De nuevo perdimos horas y horas en experimentos incomprensibles y dispares, en discusiones interminables buscando una hipótesis alternativa a esta nueva realidad experimental. De hecho, la estudiante casi llegó a renunciar al empleo de la técnica en su Tesis. Hasta que, tras algún otro caso con polímeros distintos en los que se veían comportamientos similares, la propia estudiante apareció un día en mi despacho con cara de eureka. Todos los polímeros que daban comportamientos de ese tipo tenían la característica común de ser bastante hidrofílicos. De hecho, nuestra poliamida sabíamos que cogía bastante agua de la humedad ambiental dejándola un tiempo en el laboratorio sin protección alguna. ¿Tendría algo que ver esa capacidad de captar humedad?. Y si así fuera, ¿cómo explicar el dichoso overshoot?.

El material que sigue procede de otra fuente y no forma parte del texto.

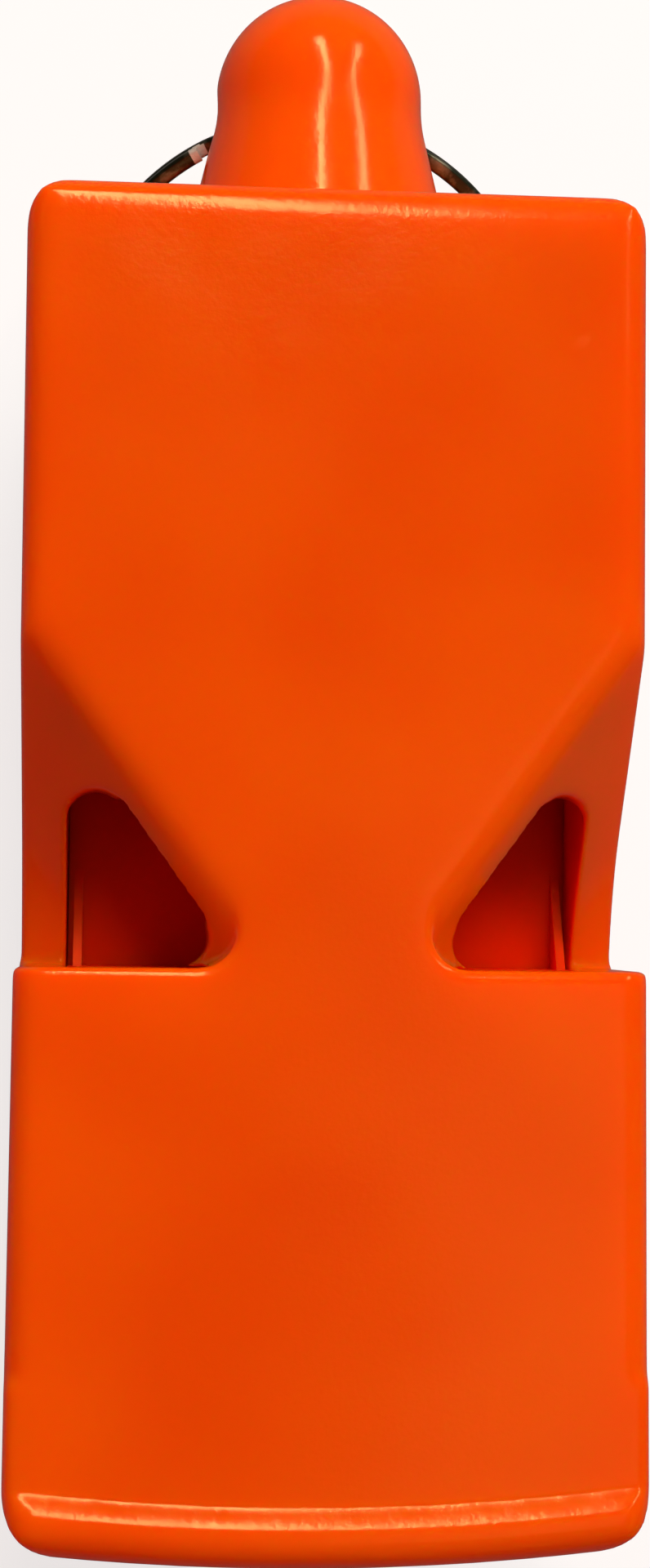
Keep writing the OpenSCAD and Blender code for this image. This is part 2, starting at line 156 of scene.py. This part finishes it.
def makeLamps(facts):
    for name, lamp in facts.items():
        data = bpy.data.lights.new(name, "AREA")
        data.shape = "RECTANGLE"
        data.size, data.size_y = lamp["size"]
        data.energy = wattsPerGlow * lamp["glow"] * data.size * data.size_y
        data.color = hexToLinear(lamp["tint"])[:3]
        obj = bpy.data.objects.new(name, data)
        back = (Vector(lamp["place"]) - aim).normalized()
        run = Vector(lamp["run"])
        run = (run - run.project(back)).normalized()
        turned = Matrix((run, back.cross(run), back)).transposed().to_4x4()
        obj.matrix_world = Matrix.Translation(lamp["place"]) @ turned
        obj.visible_glossy = lamp.get("mirrored", True)
        shots.collection.objects.link(obj)


# A pale wall to the eye and a dim warm room to the whistle
room = {"warm": (0.8, 0.48, 0.30, 1), "strength": 0.08, "seen": (0.93, 0.93, 0.93, 1)}


def makeWorld(facts):
    world = bpy.data.worlds.new("studio")
    world.use_nodes = True
    shots.world = world
    tree = world.node_tree
    tree.nodes.clear()
    path = addNode(tree, "ShaderNodeLightPath").outputs
    dim = addNode(tree, "ShaderNodeBackground", {"Color": facts["warm"], "Strength": facts["strength"]})
    wall = addNode(tree, "ShaderNodeBackground", {"Color": facts["seen"], "Strength": 1.0})
    mix = addNode(tree, "ShaderNodeMixShader", {},
                  {"Fac": path["Is Camera Ray"], 1: dim.outputs[0], 2: wall.outputs[0]})
    addNode(tree, "ShaderNodeOutputWorld", {}, {"Surface": mix.outputs[0]})


# White paper to the eye, a grey card to the light that it throws back, and a dark one in reflections
paper = {
    "half": 1.5,            # of its side, m
    "seen": (0.90, 0.90, 0.90, 1),
    "bounced": (0.30, 0.30, 0.30, 1),
    "mirrored": (0.10, 0.10, 0.10, 1),
    "glowSeen": 0.75,       # how much of it is plain white, whatever the light
    "glowMirrored": 0.05,
}


def makeFloor(facts):
    mat, tree = newMaterial("paleFloor")
    path = addNode(tree, "ShaderNodeLightPath").outputs
    share = reckon(tree, "ADD", reckon(tree, "MULTIPLY", path["Is Camera Ray"], facts["glowSeen"]),
                   reckon(tree, "MULTIPLY", path["Is Glossy Ray"], facts["glowMirrored"]))
    unseen = addNode(tree, "ShaderNodeMix", {"data_type": "RGBA", 6: facts["bounced"], 7: facts["mirrored"]},
                     {0: path["Is Glossy Ray"]})
    colour = addNode(tree, "ShaderNodeMix", {"data_type": "RGBA", 7: facts["seen"]},
                     {0: path["Is Camera Ray"], 6: unseen.outputs[2]})
    matte = addNode(tree, "ShaderNodeBsdfDiffuse", {}, {"Color": colour.outputs[2]})
    glow = addNode(tree, "ShaderNodeEmission", {"Color": (1, 1, 1, 1), "Strength": 1.0})
    mix = addNode(tree, "ShaderNodeMixShader", {}, {"Fac": share, 1: matte.outputs[0], 2: glow.outputs[0]})
    addNode(tree, "ShaderNodeOutputMaterial", {}, {"Surface": mix.outputs[0]})
    half = facts["half"]
    mesh = bpy.data.meshes.new("floor")
    mesh.from_pydata([(-half, -half, 0), (half, -half, 0), (half, half, 0), (-half, half, 0)], [], [(0, 1, 2, 3)])
    mesh.materials.append(mat)
    floor = bpy.data.objects.new("floor", mesh)
    shots.collection.objects.link(floor)


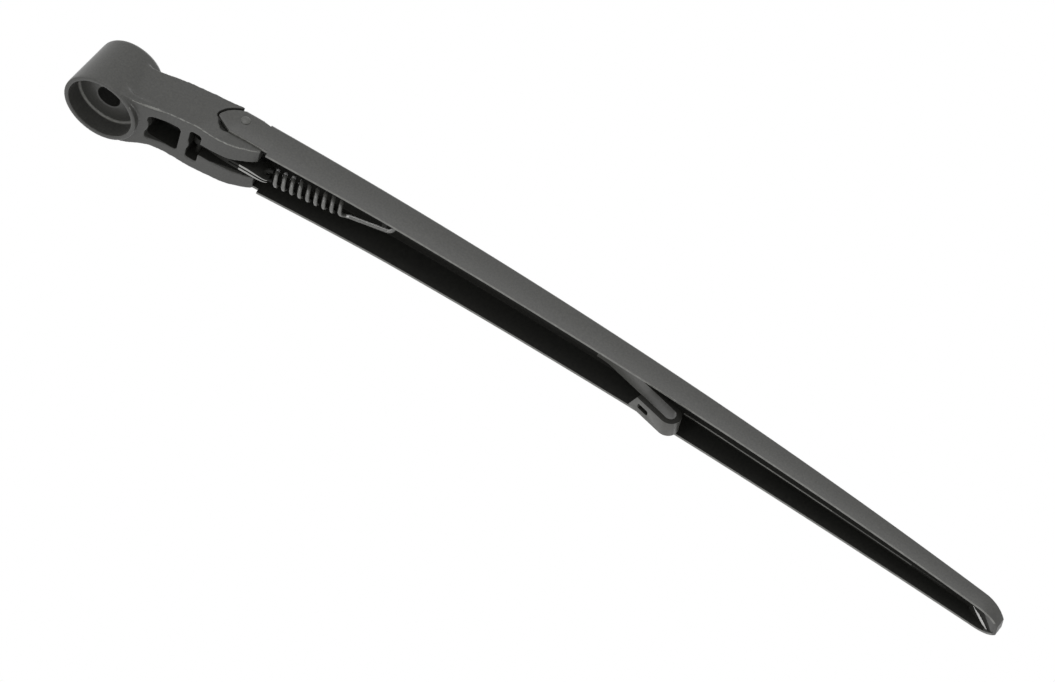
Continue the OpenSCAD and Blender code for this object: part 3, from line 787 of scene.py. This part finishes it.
def makeSpring():
    spring = {"wire": 0.95, "coil": 3.2, "turns": 8.74, "pitch": 3.83, "from": 34.6, "sag": 1.9, "roll": 0.55,
              "eye": 32.3, "lug": 2.4, "play": 2.6, "perTurn": 30, "lift": 0.9}
    r = spring["coil"]
    hookX = spring["eye"] + r - 1.0
    s0 = spring["from"]
    far = lineLength + spring["lug"] / 2 + spring["play"] + spring["wire"]
    path = [(hookX + 0.3, -r, 0)]
    for a in range(-90, -271, -10):
        t = math.radians(a)
        path.append((hookX + r * math.cos(t), r * math.sin(t), 0))
    count = round(spring["turns"] * spring["perTurn"])
    for i in range(1, count + 1):
        t = math.radians(90 - 360 * i / spring["perTurn"])
        path.append((s0 + spring["pitch"] * i / spring["perTurn"], r * math.sin(t), r * math.cos(t)))
    # the last turn runs straight out into the long loop
    outX = path[-1][0]
    # along the arm in millimetres, then across and up in coil radii
    runOut = [(0.5, 0.3, -0.9), (1.3, 0.6, -0.66), (2.4, 0.86, -0.36), (3.8, 1, -0.15)]
    path += [(outX + along, across * r, up * r) for along, across, up in runOut]
    for a in range(90, -91, -10):
        t = math.radians(a)
        up = spring["lift"] + (r - r * math.sin(t)) * spring["roll"]
        path.append((far - r + r * math.cos(t), r * math.sin(t), up))
    path += [(outX + along, -r, spring["lift"] + 2 * r * spring["roll"]) for along in (5, 3)]
    piece = roundBar("tensionSpring", path, spring["wire"], 3)
    # the coils hang a little under the straight line from the pin, turned about the anchor
    steep = lineAngle + math.radians(spring["sag"])
    piece.rotation_euler = (0, -steep, 0)
    piece.location = ((anchor["x"] - lineLength * math.cos(steep)) * mm, 0,
                      (anchor["z"] - lineLength * math.sin(steep)) * mm)
    finishPiece(piece, "tensionSpring", "tension_spring", "link", wireFinish, 60)

    def place(c):
        # along the arm from the link pin, and up from the spring's own line
        return c.x / mm - linkPin["x"], c.z / mm - (anchor["z"] - (anchor["x"] - c.x / mm) * math.tan(steep))

    def inShade(c, n):
        # painted shade: the sides of the coils turned to the roof, and the hook at the link, are painted near-black
        # where the channel's shade falls
        along, up = place(c)
        return along < s0 + 0.9 or (along < outX - 1.5 and 0.807 * c.y / mm + 0.56 * up > 0.7)

    def isGlinting(c, n):
        # painted highlight: the long leg and the crowns of the first coils are painted near-white as glints
        along, up = place(c)
        leg = outX + 3 < along < far - r + 1.4 and c.y > 0 and n.y < -0.5 and n.z > -0.5
        onFirst = s0 + 1 < along < s0 + 3.2 * spring["pitch"]
        crown = onFirst and up > 0.35 * r and c.y < 0.5 * mm and n.y < -0.2 and n.z > -0.6
        return leg or crown

    setInside(piece, paintedShade, inShade)
    setInside(piece, glintWhite, isGlinting)


makeSpring()


# Hook strip: anchor lug at one end, blade hook at the other

def makeStrip():
    strip = {"width": 9, "thick": 2.5, "dipStart": anchor["x"] + 110.3, "dipRadius": 30, "dip": 14.7,
             "upperLeg": 36.9, "gap": 5.4, "leg": 18.6, "slant": 0.38, "slantIn": 1.7, "lug": 2.4, "lugHalf": 1.45,
             "slotLength": 6.0, "slotWidth": 3.0, "slotRound": 0.9, "slotIn": 7.7, "edge": 0.45, "play": 0.1}
    t = strip["thick"]
    dip = math.radians(strip["dip"])

    def topAt(x):
        return roofZ(x) - arm["wall"] - strip["play"] - t / 2

    a0 = math.atan((strip["dipStart"] - arm["bowX"]) / arm["bow"] + 0.02)
    x0 = anchor["x"] - strip["lug"] / 2
    line = [(x, topAt(x)) for x in (x0 + (strip["dipStart"] - 2 - x0) * i / 11 for i in range(12))]
    radius = strip["dipRadius"]
    centre = (strip["dipStart"] - radius * math.sin(a0), topAt(strip["dipStart"]) - radius * math.cos(a0))
    for i in range(7):
        a = a0 + (dip - a0) * i / 6
        line.append((centre[0] + radius * math.sin(a), centre[1] + radius * math.cos(a)))
    down = (math.cos(dip), -math.sin(dip))
    inward = (-math.sin(dip), -math.cos(dip))
    bend = (strip["gap"] + t) / 2
    turn = (line[-1][0] + strip["upperLeg"] * down[0], line[-1][1] + strip["upperLeg"] * down[1])
    c = (turn[0] + bend * inward[0], turn[1] + bend * inward[1])
    for i in range(19):
        a = math.radians(90 - i * 10) - dip
        line.append((c[0] + bend * math.cos(a), c[1] + bend * math.sin(a)))
    line.append(tuple(c[i] + bend * inward[i] - strip["leg"] * down[i] for i in (0, 1)))

    # one cross edge, dragged along the line of the strip
    deselectAll()
    bpy.ops.mesh.primitive_plane_add(size=1, location=(0, 0, 0))
    piece = bpy.context.object
    step = line[1][0] - line[0][0]
    piece.scale = (step * mm, strip["width"] * mm, 1)
    piece.location = ((line[0][0] + step / 2) * mm, 0, line[0][1] * mm)
    bake(piece)
    pickEnd(piece, line[1][0])
    bpy.ops.transform.translate(value=(0, 0, (line[1][1] - line[0][1]) * mm))
    for was, now in zip(line[1:], line[2:]):
        move = ((now[0] - was[0]) * mm, 0, (now[1] - was[1]) * mm)
        bpy.ops.mesh.extrude_region_move(TRANSFORM_OT_translate={"value": move})
    bpy.ops.object.mode_set(mode="OBJECT")
    useModifier(piece, "SOLIDIFY", thickness=t * mm, offset=0, use_even_offset=True)

    lug = box(x0, x0 + strip["lug"], -strip["lugHalf"], strip["lugHalf"], anchor["z"] + 0.6, topAt(x0))
    cutWith(piece, lug, "UNION")
    foot = line[-1]

    def placeOnLeg(cutter, away):
        # turned with the leg, at a distance from its end
        cutter.rotation_euler = (0, dip, 0)
        cutter.location = ((foot[0] + away * down[0]) * mm, 0, (foot[1] + away * down[1]) * mm)
        bake(cutter)
        cutWith(piece, cutter)

    # the leg's end is cut at a slant
    corner = box(-12, 0, -12, 12, -5, 5)
    corner.rotation_euler = (0, 0, strip["slant"])
    bake(corner)
    placeOnLeg(corner, strip["slantIn"])
    long, wide = strip["slotLength"] / 2, strip["slotWidth"] / 2
    placeOnLeg(box(-long, long, -wide, wide, -5, 5, strip["slotRound"]), strip["slotIn"])
    useModifier(piece, "BEVEL", width=strip["edge"] * mm, segments=3, limit_method="ANGLE", angle_limit=math.radians(50))
    finishPiece(piece, "hookStrip", "hook_strap", "arm", stripCoatAndBendHighlight, 32)
    # painted shade: under the roof and on its sides the strip is painted near-black
    setInside(piece, paintedShade, lambda c, n: c.x < 0.238 or abs(n.y) > 0.85)
    # painted highlight along the hook's near lower edge
    setInside(piece, edgeHighlight, lambda c, n: c.x > 0.25 and c.y < -0.0035 and -0.85 <= n.y < -0.35 and n.z < -0.35)


makeStrip()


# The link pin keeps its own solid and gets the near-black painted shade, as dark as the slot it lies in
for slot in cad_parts["link_pin"].material_slots:
    slot.material = paintedShade


# Stage: a pale floor under the rim, seen through from below, white surroundings and soft lamps

def makeStage():
    stage = {"floorZ": -9.05, "size": 3.0, "tint": "#f2f2f0", "world": 0.6}
    deselectAll()
    bpy.ops.mesh.primitive_plane_add(size=stage["size"], location=(0.2, 0, stage["floorZ"] * mm))
    floor = bpy.context.object
    floor.name = "paleFloor"
    # the underside of the arm sees the room, not the floor it almost touches
    floor.visible_shadow = False
    floor.visible_diffuse = False
    floor.visible_glossy = False
    mat = bpy.data.materials.new("paleFloorPaint")
    mat.use_nodes = True
    tree = mat.node_tree
    paint = tree.nodes["Principled BSDF"]
    paint.inputs["Base Color"].default_value = linear(stage["tint"])
    paint.inputs["Roughness"].default_value = 0.9
    out = tree.nodes["Material Output"]
    side = addNode(tree, "ShaderNodeNewGeometry")
    clear = addNode(tree, "ShaderNodeBsdfTransparent")
    mix = addNode(tree, "ShaderNodeMixShader", {},
                  {0: side.outputs["Backfacing"], 1: paint.outputs["BSDF"], 2: clear.outputs["BSDF"]})
    tree.links.new(mix.outputs["Shader"], out.inputs["Surface"])
    floor.data.materials.append(mat)

    world = bpy.data.worlds.new("whiteRoom")
    bpy.context.scene.world = world
    world.use_nodes = True
    tree = world.node_tree
    back = tree.nodes["Background"]
    back.inputs["Color"].default_value = (1, 1, 1, 1)
    path = addNode(tree, "ShaderNodeLightPath")
    seen = addNode(tree, "ShaderNodeMath", {"operation": "MAXIMUM"},
                   {0: path.outputs["Is Camera Ray"], 1: path.outputs["Is Transmission Ray"]})
    seen = addNode(tree, "ShaderNodeMath", {"operation": "MAXIMUM"},
                   {0: seen.outputs["Value"], 1: path.outputs["Is Glossy Ray"]})
    level = addNode(tree, "ShaderNodeMapRange", {"To Min": stage["world"], "To Max": 1.0},
                    {"Value": seen.outputs["Value"]})
    tree.links.new(level.outputs["Result"], back.inputs["Strength"])

    lamps = [
        # name, place, aim, size, watts
        ("sideSoftbox", (-0.3, -3.0, 0.2), (0.2, 0, 0), 2.2, 18),
        ("lowSoftbox", (0.6, -1.6, -2.6), (0.2, 0, 0), 2.2, 1.5),
        ("edgeSoftbox", (-0.4, -1.7, -2.4), (0.2, 0, 0), 0.5, 9),
        ("endSoftbox", (-3.0, -0.7, -0.5), (0, 0, 0), 1.0, 9),
        ("topSoftbox", (0.2, 1.0, 3.0), (0.2, 0, 0), 2.4, 18),
    ]
    for name, place, aim, size, watts in lamps:
        bpy.ops.object.light_add(type="AREA", location=place)
        lamp = bpy.context.object
        lamp.name = name
        lamp.data.shape = "DISK"
        lamp.data.size = size
        lamp.data.energy = watts
        lamp.rotation_mode = "QUATERNION"
        lamp.rotation_quaternion = (Vector(place) - Vector(aim)).to_track_quat("Z", "Y")


makeStage()
print("stage ready")

bpy.context.scene.view_settings.view_transform = "Standard"
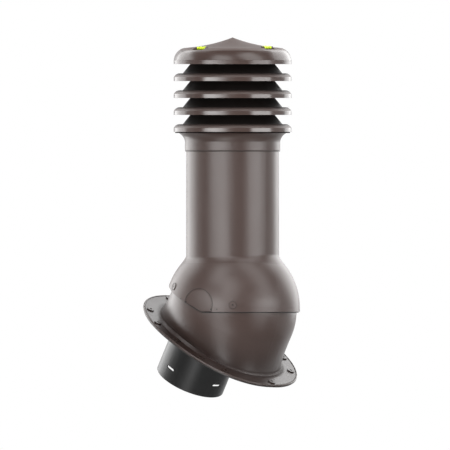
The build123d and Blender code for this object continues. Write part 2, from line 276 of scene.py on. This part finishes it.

Pronto vimos que habíamos dado en el clavo. Secando exhaustivamente las muestras de nuestra poliamida a vacíos extremos y con el concurso del calor, el overshoot desaparecía. La explicación también era sencilla. Cuando la muestra, con su pequeña carga de agua que quizás había captado del ambiente en nuestros manejos previos a su introducción en la balanza, era expuesta en el interior de ésta a una atmósfera exclusivamente de CO2, éste entraba poco pero rápidamente en el polímero. Pero tras esa entrada, y como en el ambiente de la balanza el contenido en vapor de agua era nulo, el agua contenida en el polímero tendía a salir a ese ambiente, con lo que el polímero colgado perdía peso.


Quizás alguien que lea las líneas precedentes pondrá en cuestión si ha merecido la pena semejante derroche de energía mental, tiempo y dinero para resolver algo que no parece que vaya a aportar nada relevante al conocimiento de lo que es un fenómeno de absorción de un gas por parte de un polímero. Pero esto, amigos míos, es así. La tozudez extrema por querer comprender lo que ocurre es parte del juego en el que estamos metidos los que nos dedicamos a esto. Tozudez que, en virtud de la inmediatez de resultados que se está imponiendo en esta ciencia con toques de ingeniería financiera que nos ha tocado vivir, está bajando de intensidad. O al menos así me parece a mi, aunque puede ser que solo se trate de chocheces propias de la edad que me asola. En cualquier caso, mientras siga en esto, seguiré siendo un enano tozudo.